His hope is that the curve and the fastball come from the same release spot.

And then they go in radically different directions on the hitter.

At Class AAA, Thompson had difficulty taking advantage of that element of his delivery. A tall, upright left-hander, Thompson played his curveball off an elevated fastball for that same effect — the hitter had to react to a pitch that could stay up or plunge down. Nothing about Thompson’s delivery hinted at which one was which. Only the speed did. But the automated ball-strike (ABS) system used in the minors didn’t dig the elevated fastball.

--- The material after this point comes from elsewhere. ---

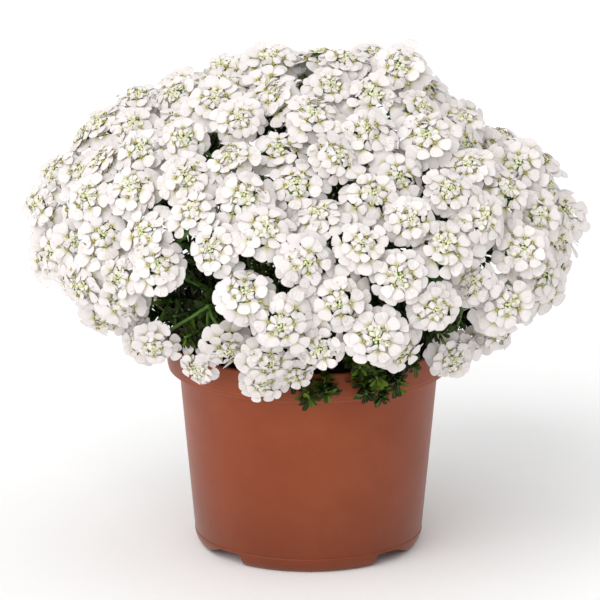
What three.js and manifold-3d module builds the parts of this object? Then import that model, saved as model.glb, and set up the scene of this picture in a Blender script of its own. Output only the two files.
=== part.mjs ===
// An evergreen candytuft in full flower, in a wide round plastic pot. Millimetres, +Z up.
// Woody arms rise from the soil, each carries a wedge of leafy stems, and every stem ends in a spray
// of flower heads. The heads cover a dome that is wider than the pot and hangs a little over its rim.

import * as THREE from 'three';
import { mergeVertices } from 'three/addons/utils/BufferGeometryUtils.js';
import Module from 'manifold-3d';

const wasm = await Module();
wasm.setup();

// The pot: a rim band, a tapered body, and a base skirt with four feet
const POT_HEIGHT = 142;
const RIM_RADIUS = 95;
const RIM_BAND = 19.5;
const RIM_TAPER = 1;
const BODY_TOP_RADIUS = 86.3;
const BODY_FOOT_RADIUS = 76.3;
const SKIRT_HEIGHT = 9.4;
const FOOT_RADIUS = 70.5;
const FOOT_WIDTH = 4.5;
const FOOT_FLARE = 4;
const FLOOR_UNDERSIDE = 6.5;
const WALL = 2;
const LIP = 3;
const POT_SIDES = 32;
const NOTCH_HEIGHT = 8.6;
const NOTCH_FROM_FRONT = 36;
const NOTCH_TOP_TO = 50;
const NOTCH_FOOT_TO = 72;
const NOTCH_REACH = 40;
const NOTCH_BACK = 22.5;
const DRAIN_RADIUS = 5;
const DRAIN_CIRCLE = 44;
const DRAINS = 4;
const DRAIN_SIDES = 6;
const DRAIN_REACH = 20;
const OVERCUT = 2;

// The soil, with one hole for the root crown
const SOIL_LEVEL = 126;
const SOIL_DISH = 2.5;
const SOIL_DISH_RADIUS = 55;
const SOIL_SLOPE = 4;
const GAP = 0.3;

// The woody crown and its arms
const ROOT_DEPTH = 40;
const TRUNK_RADIUS = 8;
const TRUNK_SIDES = 6;
const TRUNK_TAPER = 3;
const TRUNK_RISE = 4;
const ARM_RADIUS = 3.4;
const ARM_HEIGHT = 133;
const ARM_BEND = 0.6;
const HUB_DISTANCE = 40;
const HUB_HEIGHT = 141;
const HUB_RADIUS = 4;
const BRANCHES = 8;
const FIRST_BRANCH = -81.5;

// The dome that the flower heads cover: an elliptic crown over a skirt that curves in to the rim
const DOME_TOP = 325;
const DOME_WAIST = 205;
const DOME_RADIUS = 174;
const SHOULDER_SLOPE = 1.1;
const SKIRT_BEND_RADIUS = 164;
const SKIRT_BEND_HEIGHT = 172;
const SKIRT_END_RADIUS = 110;
const SKIRT_END_HEIGHT = 141;
const DOME_STEPS = 240;

// Where the dome swells or sinks: the place, how far it reaches, and how high it lifts the flowers
const SWELLS = [
  { at: [46, 0, 322], reach: 45, lift: 20 },
  { at: [-18, 10, 328], reach: 26, lift: 6 },
  { at: [-62, 5, 318], reach: 26, lift: -7 },
  { at: [-134, 0, 284], reach: 36, lift: 16 },
  { at: [-172, -10, 210], reach: 36, lift: 16 },
  { at: [172, 0, 200], reach: 48, lift: -6 },
  { at: [20, -165, 190], reach: 45, lift: 3 },
  { at: [102, 5, 300], reach: 40, lift: -18 },
  { at: [148, 0, 265], reach: 34, lift: 4 },
  { at: [125, 60, 265], reach: 45, lift: -10 },
  { at: [-60, 120, 270], reach: 45, lift: 6 },
  { at: [90, 140, 200], reach: 45, lift: 5 },
  { at: [-158, -20, 168], reach: 44, lift: -20 },
  { at: [155, -30, 155], reach: 42, lift: -9 },
];

// Windows in the flowers, where leaves show: the place and how far around it no head grows
const WINDOWS = [
  { at: [-80, -146, 178], reach: 36 },
  { at: [42, -116, 150], reach: 36 },
  { at: [100, -122, 166], reach: 29 },
  { at: [-95, 120, 165], reach: 26 },
  { at: [135, 75, 165], reach: 25 },
];

// Leafy shoots without flowers that fill the windows or lean over the rim: the place of each tip
const SHOOTS = [
  { angle: -90, radius: 105, height: 129 },
  { angle: -64, radius: 107, height: 127 },
  { angle: -74, radius: 118, height: 152 },
  { angle: -127, radius: 132, height: 170 },
  { angle: -48, radius: 128, height: 169 },
  { angle: -5, radius: 108, height: 152 },
  { angle: 26, radius: 128, height: 166 },
  { angle: 82, radius: 106, height: 146 },
  { angle: 140, radius: 122, height: 164 },
  { angle: 174, radius: 108, height: 152 },
];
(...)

“The ABS — I felt like I had to make a big adjustment with my game,” he said. “You can’t stick a fastball anywhere above the belt in Triple-A. It’s just not a strike. And for me, it’s a little tough. The fastball covers my curveball. I had to switch to more of a pound-the-bottom-of-the-strike-zone-with-the-fastball (approach), mix in the slider a lot more. (That) helped me in the long run coming back up. The slider turned into a weapon.”

Now he wants the curve back.

“I leaned on it hard and guys didn’t hit it hard a ton, but I didn’t get the whiff I needed on it,” Thompson said. “I need to be able to get those strikeouts, avoid wasting some pitches. We’re going after some strikeouts with the additional curveball this year.”

Which could be the death ball.

That goes with the kick change.

All to expand how much he can throw as a starter.

Or the pitches he can choose from as a reliever.

“We’ll see how it goes,” Thompson said. “It’s what arsenal do I need to be a consistent starter, to take the ball 30 times a year and put up innings. How do I get through a lineup three times, maybe more? I haven’t thought of what pitches I would need to scrap to go to the bullpen yet.”